The closures bring to 11 the number of colleges that have shut since July, either because of a failure to comply with regulations or because of financial woes. In total, more than 3000 international and domestic students have been affected.
The state education regulator, the Victorian Registration and Qualification Authority, said it ''found the colleges to be significantly non-compliant with relevant registration standards''.
The latest closures come as the Chinese Government warns students to avoid ''unstable and risky (colleges in Australia) even if they have been approved by local authorities''.

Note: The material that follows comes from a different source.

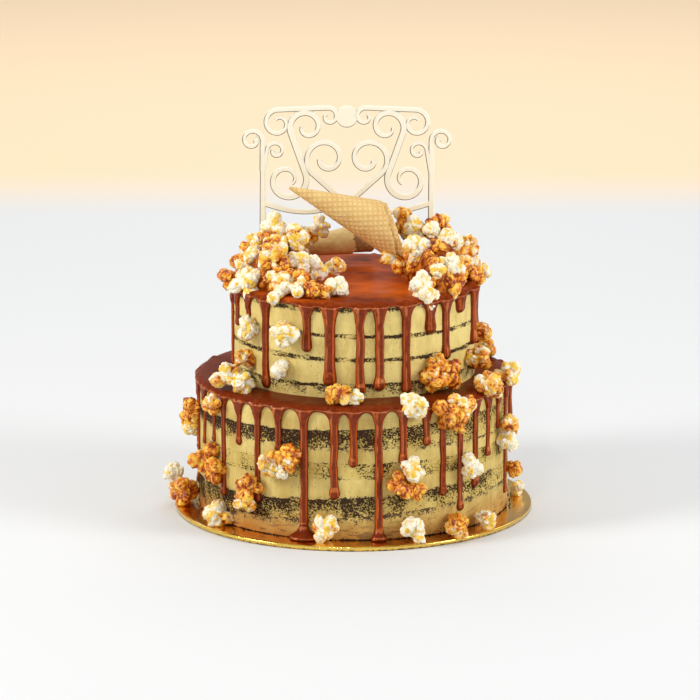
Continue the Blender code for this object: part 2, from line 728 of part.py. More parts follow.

An alert issued by the Chinese Ministry of Education last month said: ''Students should be cautious and not choose education providers that mainly enrol international students under a short-term business model based on 'education as an export'.''
The strongly worded warning is a sign that the collapse of the colleges, including large, established colleges, has harmed the reputation of Australia's $16.6 billion international education industry.
The executive director of the Australian International College of Commerce, Zhi Mei Ye, and the chief executive of the Australian Institute of Career Education, Gopi Chengareddy, could not be contacted yesterday.
The State Government, which is expecting further college collapses, said the latest closures were a result of its efforts to ''tidy up the sector''.
Minister for Skills and Workforce Participation Jacinta Allan said the closures were a result of 41 rapid audits of high-risk colleges.
The audits, which were conducted jointly by Victoria's education regulator, and federal education and immigration departments, began in May and are expected to be complete by the end of the year.
Federal and state education authorities are expected to meet students on Thursday.